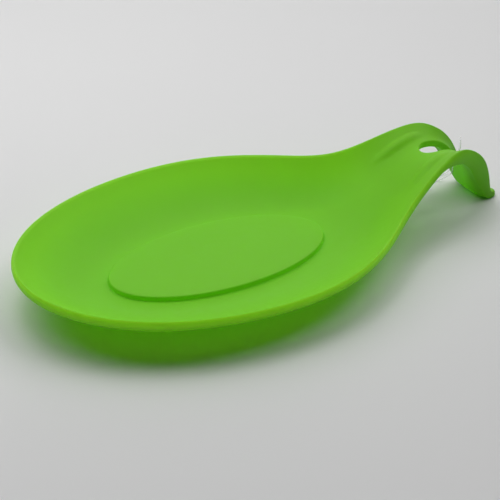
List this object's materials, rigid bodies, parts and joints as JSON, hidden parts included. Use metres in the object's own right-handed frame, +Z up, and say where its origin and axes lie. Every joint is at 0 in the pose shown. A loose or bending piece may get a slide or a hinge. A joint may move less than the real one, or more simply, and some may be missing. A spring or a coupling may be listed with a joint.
{
  "type": "spoon rest",
  "caption": "Oval silicone spoon rest with a raised pad in its bowl and a channelled handle that curls down to a foot, slotted for hanging, with a clear tag loop.",
  "frame": {"origin": "middle of the body's length and width, on the table", "axes": "+X from the bowl's tip to the foot of the handle, +Y to the left of the handle, +Z up"},
  "size_m": [0.1914, 0.1052, 0.0278],
  "materials": {
    "green_silicone": "matte",
    "clear_nylon": "clear"
  },
  "bodies": {
    "root": {"silicone_body": "green_silicone", "tag_loop": "clear_nylon", "tag_loop_clasp": "clear_nylon"}
  },
  "joints": []
}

-------

**Exercise directions:** Set down every line of the listing above again, exactly as given.

**Result of this exercise:**
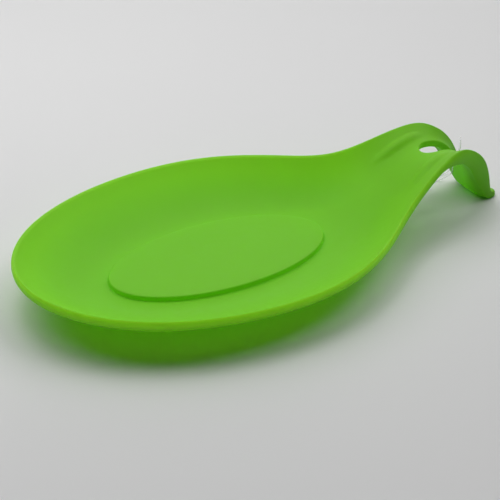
List this object's materials, rigid bodies, parts and joints as JSON, hidden parts included. Use metres in the object's own right-handed frame, +Z up, and say where its origin and axes lie. Every joint is at 0 in the pose shown. A loose or bending piece may get a slide or a hinge. A joint may move less than the real one, or more simply, and some may be missing. A spring or a coupling may be listed with a joint.
{
  "type": "spoon rest",
  "caption": "Oval silicone spoon rest with a raised pad in its bowl and a channelled handle that curls down to a foot, slotted for hanging, with a clear tag loop.",
  "frame": {"origin": "middle of the body's length and width, on the table", "axes": "+X from the bowl's tip to the foot of the handle, +Y to the left of the handle, +Z up"},
  "size_m": [0.1914, 0.1052, 0.0278],
  "materials": {
    "green_silicone": "matte",
    "clear_nylon": "clear"
  },
  "bodies": {
    "root": {"silicone_body": "green_silicone", "tag_loop": "clear_nylon", "tag_loop_clasp": "clear_nylon"}
  },
  "joints": []
}